Ne beneficerebbero anche l’edilizia e l’artigianato, per la ristrutturazione e
la riconversione del patrimonio abitativo esistente e per la riqualificazione
energetica degli immobili.
Infatti, il
territorio trentino è ampiamente dotato di strutture immobiliari che potrebbero
essere riconvertite in modo mirato in cohousing. Proprio a causa della
crisi, anche i suoi centri abitati ospitano locali inutilizzati che, attraverso
l'impegno dell’ente pubblico, potrebbero interessare progetti di
riqualificazione edilizia e di rigenerazione urbana da coniugare con l’aiuto
sociale, da un lato, e con lo sviluppo economico sostenibile, dall’altro.

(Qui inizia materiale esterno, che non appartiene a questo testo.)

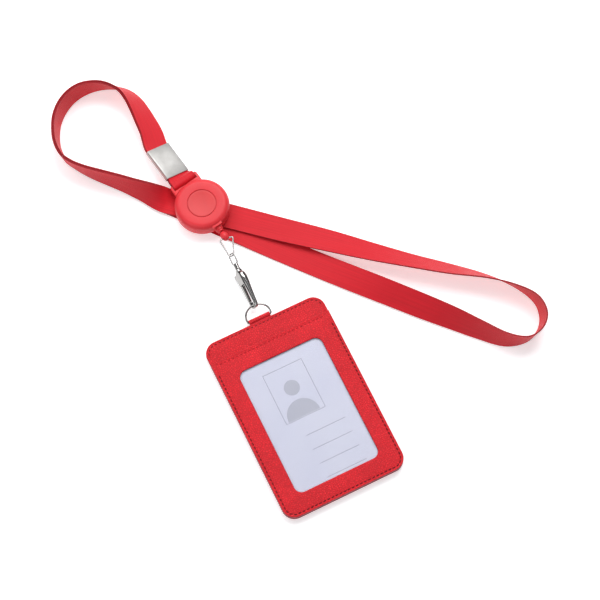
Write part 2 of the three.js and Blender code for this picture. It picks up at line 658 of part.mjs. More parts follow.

Proprio la trasformazione di realtà immobi-liari dismesse in comunità abitative
di tipo cohousing consentirebbe di attivare nuove opportunità di mercato.
Ciò
considerato, si può sostenere che in Trentino esistano le condizioni, reali e
potenziali, a livello socio-culturale, istituzionale, politico ed economico
affinché il territorio diventi sede di iniziative di senior cohousing
concepite come supporti allo sviluppo della longevità attiva. Pertanto, è
davvero fondamentale che il settore pubblico riveda secondo questa nuova
prospettiva la propria pianificazione sociale e abitativa, nonché le
politiche di investimento delle risorse pubbliche destinate al social housing.